Révision constitutionnelle
Mais François Hollande est allé plus loin encore. En annonçant une révision constitutionnelle de façon à ce que l’Etat, au-delà d’une prolongation prévue mais limitée à 3 mois de l’état d’urgence, ait les moyens de prendre par la suite contre les terroristes des "mesures exceptionnelles". Ce qui ne relève, a-t-il dit, ni de l’article 16 de la Constitution (les pleins pouvoirs au Président) ni de l’article 36 (l’état de siège).
Le Président a, d’autre part, confirmé clairement qu’en cas de double nationalité les terroristes ou apprentis-terroristes seraient déchus de la nationalité française, et interdits de retour sur le territoire français. Et confirmé aussi que les étrangers qui mettent en cause la sécurité des Français seraient expulsés. Il a surtout annoncé que les effectifs des armées ne diminueraient pas d’ici 2019, et que 5000 emplois supplémentaires allaient être créés dans la police et la gendarmerie, 2500 dans l’administration judiciaire et 1000 dans l’administration des douanes.

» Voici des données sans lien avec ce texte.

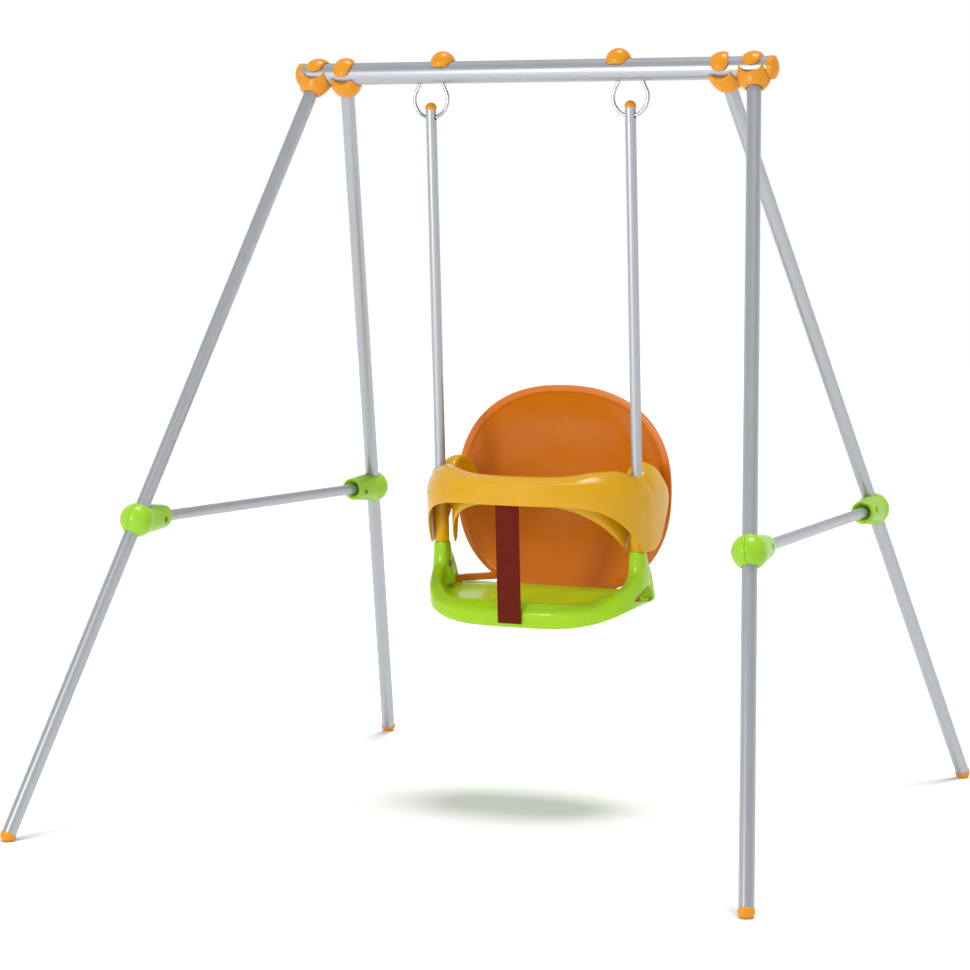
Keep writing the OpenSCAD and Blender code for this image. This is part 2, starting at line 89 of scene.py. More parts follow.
def make_camera():
    data = bpy.data.cameras.new("camera")
    data.lens = CAMERA_LENS
    data.sensor_width = SENSOR
    data.sensor_height = SENSOR
    data.clip_end = FAR_CLIP
    obj = bpy.data.objects.new("camera", data)
    obj.matrix_world = (
        Matrix.Translation(CAMERA_AT)
        @ Matrix.Rotation(CAMERA_TURN, 4, "Z")
        @ Matrix.Rotation(math.pi / 2 + CAMERA_PITCH, 4, "X")
        @ Matrix.Rotation(CAMERA_ROLL, 4, "Z")
    )
    bpy.context.collection.objects.link(obj)
    bpy.context.scene.camera = obj


def add_light(name, kind, energy, way):
    """A light that shines along a direction."""
    data = bpy.data.lights.new(name, kind)
    data.energy = energy
    obj = bpy.data.objects.new(name, data)
    obj.rotation_euler = Vector(way).to_track_quat("-Z", "Y").to_euler()
    bpy.context.collection.objects.link(obj)
    return obj


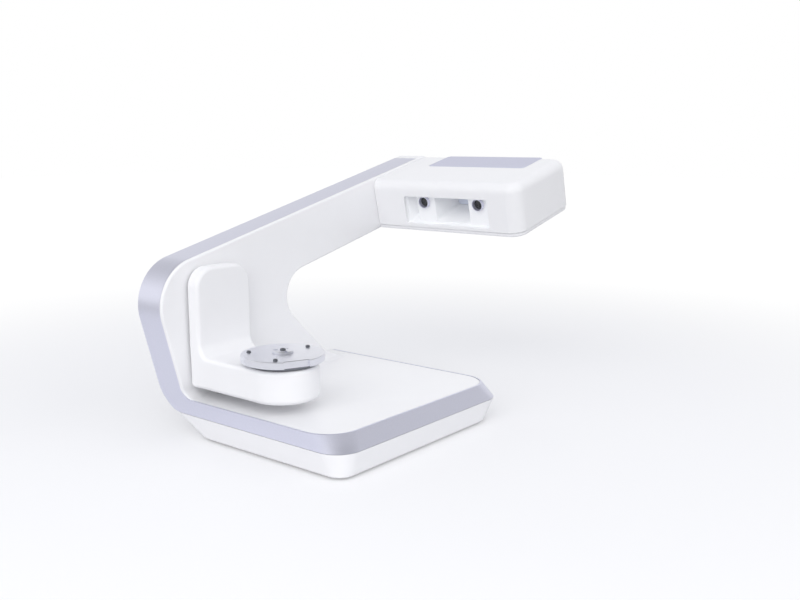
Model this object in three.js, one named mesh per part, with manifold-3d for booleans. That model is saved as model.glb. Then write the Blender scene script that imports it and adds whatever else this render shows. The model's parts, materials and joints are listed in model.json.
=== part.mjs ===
// Desktop 3D scanner: a C-shaped stand with a tilting turntable below and a
// cantilevered optical head above. Millimetres, x to the right, y to the back, z up.
// The model is laid out from the foot's front-left floor corner, and the whole
// group is then moved so that the origin is under the middle of its bounding box.

import * as THREE from 'three';
import { mergeVertices } from 'three/addons/utils/BufferGeometryUtils.js';
import Module from 'manifold-3d';

const wasm = await Module();
wasm.setup();
const { Manifold } = wasm;

// General sizes
const seam = 0.3;            // clearance between pieces that touch
const overrun = 6;           // how far a cutter runs past what it cuts
const wall = 2.5;            // moulded wall
const arcSteps = 5;          // facets of a rounded corner
const roundSides = 16;       // facets of a small turned piece

// Foot
const footWidth = 249;       // across the band's lower edge
const footFlare = 7;         // how far the front and right of the band slope in
const frontDepth = 198.6;    // from the foot's front to the upright wall
const floorGap = 2;          // underside of the pan above the floor
const bandBottom = 23.6;     // lower edge of the metal band
const bandHeight = 16.1;
const bandRadius = 25;       // plan corner at the band's lower edge
const topRadius = 32;        // plan corner at the band's upper edge
const panRadius = 15;        // plan corner at the pan's underside
const panTaper = 4.3;        // how far the pan draws in at its underside
const panEdge = 2;           // rounding of the pan's lower edge
const panRearTaper = 15;
const heelRadius = 25;       // round the lower back of the upright
const trimThickness = 2;
const trimCorner = 8;        // inner corner where the band turns up the wall
const cove = 10;             // fillet between the foot's top and the wall

// Upright wall and arm, as an outline seen from the front
const wallDepth = 36.4;
const leanStart = 30;        // height where the left edge starts to lean out
const leanBlend = 6;         // half of the height over which it starts
const lean = THREE.MathUtils.degToRad(15);
const armTilt = THREE.MathUtils.degToRad(14.2);
const diagonalTilt = THREE.MathUtils.degToRad(44.3);
const diagonalMargin = 36.6; // from the diagonal's foot to the right edge of the foot's top
const footBlendRadius = 80;
const throatRadius = 30;
const elbowRadius = 46;
const armEndRadius = 15;
const armLowerEndRadius = 6;
const trimEnd = 24;          // bare stretch between the trim's end and the arm's end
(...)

Affichant sa fermeté, François Hollande, conformément à son tempérament, ne s’est donc pas interdit d’être habile. La droite aura plus de mal à dire demain non à cette révision constitutionnelle, dont elle ne souhaitait pas le principe et dont l’Elysée prend solennellement l’initiative. La droite, qui pourfend un Etat obèse, va avoir du mal, dans l’actuel contexte anti-terroriste, à dire non à la création de nouveaux emplois publics. D’autant que le chef de l’Etat, sans insister, a glissé qu’il s’agit simplement de revenir à la situation qui prévalait… en 2007. Enfin, comment la gauche de la gauche n’approuverait-elle pas la phrase-clé du chef de l’Etat, admettant, puisqu’il décide de nouvelles dépenses, que, oui, "le pacte de sécurité l‘emporte sur le pacte de stabilité"?